Watford Labour emerged from last week’s election count in a triumphant mood.

It made three gains on the borough council, in Callowland and Leggatts, and came second in the mayoral race. This, the party said, was visible progress.

However the Liberal Democrats were also pleased with their work. Mayor Thornhill retained the mayoralty with a comfortable majority for the fourth time in a row and the party’s core vote held in Watford.

This resilience stands out considering the drubbing the Lib Dems suffered elsewhere in the country. It was also a similar case in Three Rivers where the Liberal Democrats remained comfortably in charge of the council following all-out elections and ward boundary changes.

As attention now moves to Watford’s tight parliamentary race, this Lib Dem durability could prove the most significant insight from last week’s elections.

Next year, Labour is hoping to recapture the parliamentary seat from Conservative MP Richard Harrington. To do this, they will need to regain a sizeable portion of the votes the Liberal Democrats took from them in 2005 and 2010.

This reflects the party’s national “35 per cent strategy”, where Ed Miliband is banking on there being enough defections from the Liberal Democrats nationally to bolster his vote to the relatively slender vote share needed for a Labour majority.

Tony Blair’s majority in 2005 was based on Labour winning 35 per cent of the vote.
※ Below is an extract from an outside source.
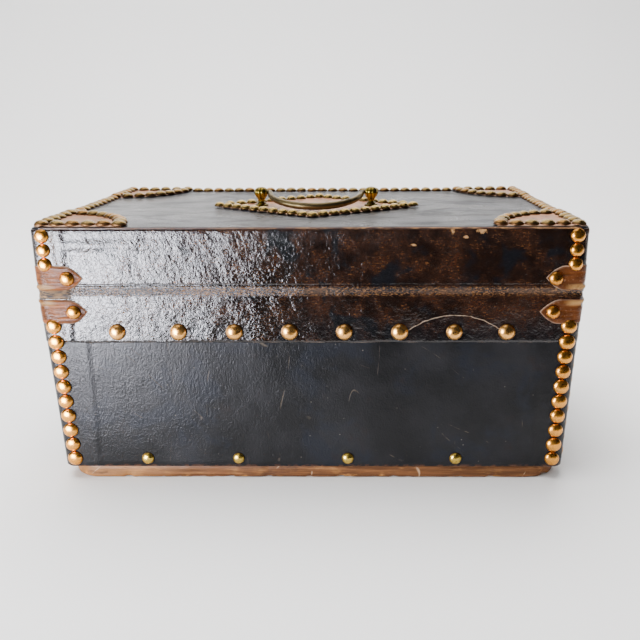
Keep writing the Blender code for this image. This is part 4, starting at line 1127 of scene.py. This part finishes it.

Likewise Mr Harrington is hoping the Lib Dem vote holds up enough to help him see off Labour next May.

That’s why the most important intervention in the parliamentary race could come in the next few weeks as Mayor Thornhill mulls over her future. She was pushed into saying before the mayoral vote that she was undecided about running for Parliament in 2015.
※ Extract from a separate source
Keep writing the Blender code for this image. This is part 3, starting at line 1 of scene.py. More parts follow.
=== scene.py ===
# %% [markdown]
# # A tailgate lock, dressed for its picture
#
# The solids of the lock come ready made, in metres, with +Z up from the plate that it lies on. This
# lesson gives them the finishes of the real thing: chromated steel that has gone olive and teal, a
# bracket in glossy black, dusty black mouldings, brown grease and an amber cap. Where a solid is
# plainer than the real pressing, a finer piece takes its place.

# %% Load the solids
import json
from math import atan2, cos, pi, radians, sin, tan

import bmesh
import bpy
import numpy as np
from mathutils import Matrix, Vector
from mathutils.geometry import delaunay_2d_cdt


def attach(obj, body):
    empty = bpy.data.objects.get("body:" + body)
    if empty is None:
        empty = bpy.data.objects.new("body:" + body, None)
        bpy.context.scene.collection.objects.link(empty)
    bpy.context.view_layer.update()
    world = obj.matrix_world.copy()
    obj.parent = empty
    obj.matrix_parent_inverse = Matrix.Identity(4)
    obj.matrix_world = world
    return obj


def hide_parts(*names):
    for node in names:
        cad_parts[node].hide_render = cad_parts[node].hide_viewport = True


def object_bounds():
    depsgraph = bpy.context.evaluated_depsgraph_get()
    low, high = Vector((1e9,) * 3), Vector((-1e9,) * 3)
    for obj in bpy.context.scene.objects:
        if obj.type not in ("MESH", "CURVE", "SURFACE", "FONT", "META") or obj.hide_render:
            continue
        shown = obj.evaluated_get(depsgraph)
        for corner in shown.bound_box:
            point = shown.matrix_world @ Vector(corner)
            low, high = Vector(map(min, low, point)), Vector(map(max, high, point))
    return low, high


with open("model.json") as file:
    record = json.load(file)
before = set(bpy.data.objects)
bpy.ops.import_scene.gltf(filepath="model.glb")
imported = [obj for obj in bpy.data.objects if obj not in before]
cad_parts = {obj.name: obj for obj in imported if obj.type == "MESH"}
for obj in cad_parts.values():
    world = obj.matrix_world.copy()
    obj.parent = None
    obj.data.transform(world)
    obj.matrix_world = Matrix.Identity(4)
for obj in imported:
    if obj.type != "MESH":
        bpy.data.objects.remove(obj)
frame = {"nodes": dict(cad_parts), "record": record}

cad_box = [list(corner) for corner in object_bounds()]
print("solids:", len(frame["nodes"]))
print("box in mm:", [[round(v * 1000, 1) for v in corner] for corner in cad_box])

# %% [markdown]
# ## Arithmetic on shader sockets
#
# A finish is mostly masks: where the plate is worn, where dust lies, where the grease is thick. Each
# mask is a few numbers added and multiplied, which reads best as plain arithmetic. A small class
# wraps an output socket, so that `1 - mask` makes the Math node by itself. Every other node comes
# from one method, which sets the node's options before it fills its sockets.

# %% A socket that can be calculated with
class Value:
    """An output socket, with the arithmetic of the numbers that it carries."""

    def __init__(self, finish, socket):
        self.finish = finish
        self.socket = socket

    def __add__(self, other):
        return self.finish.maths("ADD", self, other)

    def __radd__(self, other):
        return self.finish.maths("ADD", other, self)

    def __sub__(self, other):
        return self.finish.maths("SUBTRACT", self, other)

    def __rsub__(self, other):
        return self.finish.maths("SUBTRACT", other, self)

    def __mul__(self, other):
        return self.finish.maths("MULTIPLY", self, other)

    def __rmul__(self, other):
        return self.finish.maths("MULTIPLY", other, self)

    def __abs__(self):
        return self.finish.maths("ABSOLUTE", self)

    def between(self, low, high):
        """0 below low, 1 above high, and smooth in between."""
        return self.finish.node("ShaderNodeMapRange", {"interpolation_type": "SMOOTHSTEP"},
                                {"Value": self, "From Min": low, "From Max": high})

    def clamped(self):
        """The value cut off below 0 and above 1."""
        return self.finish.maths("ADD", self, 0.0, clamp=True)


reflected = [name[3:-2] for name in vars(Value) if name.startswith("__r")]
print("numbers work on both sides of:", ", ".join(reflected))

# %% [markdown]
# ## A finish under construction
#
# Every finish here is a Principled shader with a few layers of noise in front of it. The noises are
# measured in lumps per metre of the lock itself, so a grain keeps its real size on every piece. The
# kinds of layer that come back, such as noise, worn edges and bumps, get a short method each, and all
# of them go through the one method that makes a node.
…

If she does run, she clearly still has a considerable ability to mobilise the Lib Dems’ sizeable base in the town. Her decision either way could be a crucial factor in deciding who is Watford’s MP next year.

Watford Observer:
Watford's political map after last week's elections.
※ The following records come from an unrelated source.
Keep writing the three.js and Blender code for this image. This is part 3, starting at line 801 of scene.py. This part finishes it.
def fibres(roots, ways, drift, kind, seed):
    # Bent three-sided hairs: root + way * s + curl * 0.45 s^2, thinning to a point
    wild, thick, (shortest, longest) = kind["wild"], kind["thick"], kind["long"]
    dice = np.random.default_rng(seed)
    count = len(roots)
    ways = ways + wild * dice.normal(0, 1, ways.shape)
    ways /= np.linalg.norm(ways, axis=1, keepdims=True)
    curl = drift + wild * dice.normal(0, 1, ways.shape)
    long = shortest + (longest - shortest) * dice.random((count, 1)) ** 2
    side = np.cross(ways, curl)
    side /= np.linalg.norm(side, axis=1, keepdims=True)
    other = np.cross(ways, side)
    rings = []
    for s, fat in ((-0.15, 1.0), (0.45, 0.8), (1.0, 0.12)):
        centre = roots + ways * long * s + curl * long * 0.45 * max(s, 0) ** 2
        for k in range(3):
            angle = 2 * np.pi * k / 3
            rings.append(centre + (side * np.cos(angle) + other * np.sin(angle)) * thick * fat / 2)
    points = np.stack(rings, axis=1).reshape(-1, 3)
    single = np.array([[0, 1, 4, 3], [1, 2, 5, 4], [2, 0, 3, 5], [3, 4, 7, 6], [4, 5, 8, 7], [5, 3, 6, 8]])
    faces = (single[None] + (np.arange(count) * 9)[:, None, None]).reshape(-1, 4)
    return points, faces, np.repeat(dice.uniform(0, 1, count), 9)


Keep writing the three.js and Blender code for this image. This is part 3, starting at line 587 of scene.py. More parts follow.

Meanwhile, last Friday was a disappointing day for UKIP. Elsewhere in the country the insurgency party enjoyed unprecedented successes and topped the national vote in the European elections.

But again in Watford and Three Rivers the purple surge fizzled out as the results came in. The party came third in the mayoral race and just beat the Conservatives into missing out on the wooden spoon.

Their average vote share across the borough was around 15 per cent – pretty much the same as last year in the county council elections. UKIP also failed to top the European elections in the town, coming second behind Labour.

Yet most importantly it failed to make a breakthrough in the borough elections and take a seat. This was the real test of UKIP’s electoral mettle in the town and they came away empty handed.

It was the Greens in Watford who had the worst time of it.

The party lost two of its three seats on the council in Callowland. In the last two years it has lost three quarters of its holdings in the town, when you add in the Leggatts and Callowland county council seat it lost to Labour last year.

Labour was jubilant as it swept up both seats available in the ward on Friday. Yet a closer look at the election results shows their success appears to have been partly down to a sharp collapse in the Green vote share, which slumped by more than half.

The party has often won impressive majorities with more than 50 per cent of the vote in Callowland, turning the ward into a resilient Green bastion in the heart of Watford.

But on Friday, that bastion was stormed by Labour leaving the Greens a potentially fatally wounded force in Watford.